Wednesday, December 27, 2006

Seriously.... I don't understand why I can't have a normal family life... one where it seems like my family loves me... and cares about where I'm going. It's like they don't see where I came from what I went through... all they are is jaded by the bitterness and can't see past their bias' on what the church is to them. I'm tired. Tired of the judgement. Tired of all the negative comments made saying I'm never going to amount to anything more. Tired of the fight. Let them go... out of my life some recommend. How can I do that?? It's my family... and so much easier said then ever will be done... but if I don't do it first will I have to step up to the plate again and withstand the ever present reality that I could be out again? This thought lingers at the back of my mind. Constantly it sits there waiting for the day when I won't have them again and I'll be out on my own having to fight for myself. My heart can't go through that again. I've just gotten them back. I've worked so hard to gather up what was left of the broken relationship before.... and now... after 2 years I might have to make that choice again. Why does choosing God's will have to be so hard? Why do I have to surrender my family and be left alone in a world where people are so ever dependent on their families.... however I know that I can't choose them over God and His will comes first.... but.... in all transparency I would just like to say I'm not very happy that I have to make these kinds of decisions.... and that's putting it pretty nicely......

Wednesday, December 13, 2006

Well school is wrapping up for the semester and I'm so thankful that it's finally over. So much has changed in this life of mine. God has continued to do a work in my heart and I've been challenged to press in. Seriously looking back at this summer I was just coming back to school because it was what God wanted me to do....and now.... I'm so happy I had that element of obedience in me.

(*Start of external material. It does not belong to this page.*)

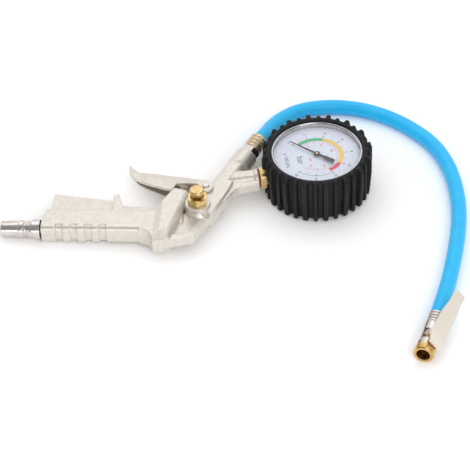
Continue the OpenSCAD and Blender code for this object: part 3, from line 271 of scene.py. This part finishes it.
def srgb(r, g, b):  # screen levels, 0 to 255, made linear
    return tuple(((c / 255 + 0.055) / 1.055) ** 2.4 if c > 10 else c / 255 / 12.92
                 for c in (r, g, b)) + (1,)


def mixNode(tree, values, factor):
    mix = addNode(tree, "ShaderNodeMix", values, data_type="RGBA")
    tree.links.new(factor, mix.inputs["Factor"])
    return mix


def material(name, looks):
    made = bpy.data.materials.new(name)
    made.use_nodes = True
    tree = made.node_tree
    shader = tree.nodes["Principled BSDF"]
    link = tree.links.new
    mottle = addNode(tree, "ShaderNodeGroup", {"Size": looks["mottle"]}, node_tree=plateMottle)
    colours = {"A": looks["colour"], "B": looks["second"]}
    last = mixNode(tree, colours, mottle.outputs["Mask"])
    # convex edges get rubbed wear with a painted highlight, and concave corners get painted shade
    if "wornAndHighlight" in looks:
        wearHighlightShadeMasks = addNode(tree, "ShaderNodeGroup", {"Edge": looks["edge"]}, node_tree=edgeWearHighlightShade)
        for mask, colour in (("RubbedAndHighlight", looks["wornAndHighlight"]), ("CornerShade", looks["corner"])):
            masked = mixNode(tree, {"B": colour}, wearHighlightShadeMasks.outputs[mask])
            link(last.outputs["Result"], masked.inputs["A"])
            last = masked
    link(last.outputs["Result"], shader.inputs["Base Color"])
    smoothest, roughest = looks["rough"]
    rough = addNode(tree, "ShaderNodeMapRange", {"To Min": smoothest, "To Max": roughest})
    link(mottle.outputs["Mask"], rough.inputs["Value"])
    link(rough.outputs[0], shader.inputs["Roughness"])
    for socket, value in looks.get("shader", {}).items():
        shader.inputs[socket].default_value = value
    skin = {"Size": looks["grain"], "Pits": looks["pits"]}
    grain = addNode(tree, "ShaderNodeGroup", skin, node_tree=skinGrain)
    bump = addNode(tree, "ShaderNodeBump", {"Strength": looks["bump"], "Distance": bumpHeight})
    link(grain.outputs["Height"], bump.inputs["Height"])
    link(bump.outputs["Normal"], shader.inputs["Normal"])
    return made


# worn is partly rubbed wear and partly a painted highlight on convex edges; corner is painted shade in
# creases
castLooks = {
    "colour": srgb(230, 224, 215), "second": srgb(219, 212, 203),
    "wornAndHighlight": srgb(248, 244, 238), "corner": srgb(172, 160, 150), "edge": 0.53,
    "rough": (0.3, 0.42), "shader": {"Metallic": 0.65},
    "mottle": 330, "grain": 620, "pits": 0.35, "bump": 0.5,
}
# on the thumb lever too, worn is rubbed wear with a painted edge highlight, and corner is painted crease
# shade
leverLooks = {
    "colour": srgb(252, 242, 230), "second": srgb(247, 236, 223),
    "wornAndHighlight": srgb(250, 244, 236), "corner": srgb(196, 182, 166), "edge": 0.53,
    "rough": (0.4, 0.52), "shader": {"Metallic": 0.5},
    "mottle": 140, "grain": 900, "pits": 0.1, "bump": 0.2,
}
# on the guard, worn is a painted highlight on rims and teeth, partly rubbed wear, and corner is painted
# shade in creases
rubberLooks = {
    "colour": srgb(24, 23, 27), "second": srgb(18, 17, 21),
    "wornAndHighlight": srgb(56, 54, 59), "corner": srgb(10, 10, 12), "edge": 0.53,
    "rough": (0.5, 0.66), "shader": {"Specular IOR Level": 0.3},
    "mottle": 90, "grain": 1400, "pits": 0.3, "bump": 0.3,
}
steelLooks = {
    "colour": srgb(226, 220, 216), "second": srgb(205, 198, 194),
    "rough": (0.16, 0.26), "shader": {"Metallic": 1},
    "mottle": 120, "grain": 1600, "pits": 0, "bump": 0.06,
}
bezelLooks = dict(steelLooks, colour=srgb(196, 197, 202), second=srgb(176, 177, 182),
                  rough=(0.14, 0.22))
ferruleLooks = dict(steelLooks, colour=srgb(226, 208, 178), second=srgb(206, 184, 150),
                    rough=(0.26, 0.4), grain=500, pits=0.3, bump=0.25)
springLooks = dict(steelLooks, colour=srgb(176, 174, 172), second=srgb(150, 148, 146),
                   rough=(0.25, 0.35))
brassLooks = {
    "colour": srgb(230, 205, 150), "second": srgb(210, 182, 120),
    "rough": (0.2, 0.34), "shader": {"Metallic": 1},
    "mottle": 150, "grain": 1500, "pits": 0.05, "bump": 0.08,
}
mouthLooks = dict(brassLooks, colour=srgb(222, 188, 124), second=srgb(198, 158, 94),
                  rough=(0.2, 0.36))
hoseLooks = {
    "colour": srgb(16, 190, 255), "second": srgb(30, 198, 255),
    "rough": (0.4, 0.5), "shader": {"Coat Weight": 0.12, "Coat Roughness": 0.2},
    "mottle": 25, "grain": 500, "pits": 0, "bump": 0.03,
}
dialLooks = {
    "colour": srgb(225, 230, 245), "second": srgb(221, 226, 241),
    "rough": (0.4, 0.5), "mottle": 40, "grain": 1800, "pits": 0, "bump": 0.02,
}
pointerLooks = {
    "colour": srgb(62, 58, 62), "second": srgb(50, 47, 50),
    "rough": (0.35, 0.45), "mottle": 200, "grain": 2000, "pits": 0, "bump": 0.05,
}
washerLooks = {
    "colour": srgb(150, 62, 30), "second": srgb(122, 46, 22),
    "rough": (0.45, 0.6), "mottle": 200, "grain": 1500, "pits": 0.2, "bump": 0.2,
}
lensLooks = {"Base Color": (1, 1, 1, 1), "Roughness": 0.02, "IOR": 1.2, "Transmission Weight": 1}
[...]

With one semester left my heart feels content with where I am and where God is leading me. I know that I know that I know things in my heart that I never thought that I would know. I'm only afraid of my inability to accomplish the tasks that are at hand, however I know that if God has in fact called me to it I will overcome any obstical internal or external.

I am sure that the next four months of my life are to fly by quickly and a new chapter will open up. One that I have no clue as to where it begins or where it will end, all I know is that it is in God's control and as exciting and as scarey as that is.... I can't wait.

Friday, December 08, 2006

My heart screams
every time
you leave

Tuesday, December 05, 2006

I should be doing homework... I always should be doing homework....but I have too much on my mind right now to focus. There are so many questions going through my head. So many that will never have answers....other's that will come to pass with time.... The pools of my heart however....are calm and still....

God's done so many unexpected things in my life this semester. I still haven't a clue what I'm called to do... but I know that His hand is upon my life... it's reassuring being in the steps of God... He's gone before me... and He's behind me and He's beside me. No matter how uncertain things are I can take refuge in the fact that He's got it all worked out and all I need to do is trust. The big decisions don't seem so big when He's by my side....caring for and fulfilling every need.

"Trust in the LORD with all of your heart, lean not on your own understanding in all of your ways acknowledge Him and He will direct your paths."

Friday, December 01, 2006

Deep down
I'm still that little girl
the one scared to step out
face the world that's infront of her
Deep down
I'm still terrified
of the things in the night
and more importantly the uncontrollable
Deep down
I still think he's coming
and is going to do as he promised
to be the father that I've always wanted yet never had
Deep down
I know I have to let go
To release those things and move on
But no matter how hard I try it is impossible
Deep down
I want to win this battle
I want to be victorious and strong
I want to be happy, but it's this fight that may actually break me.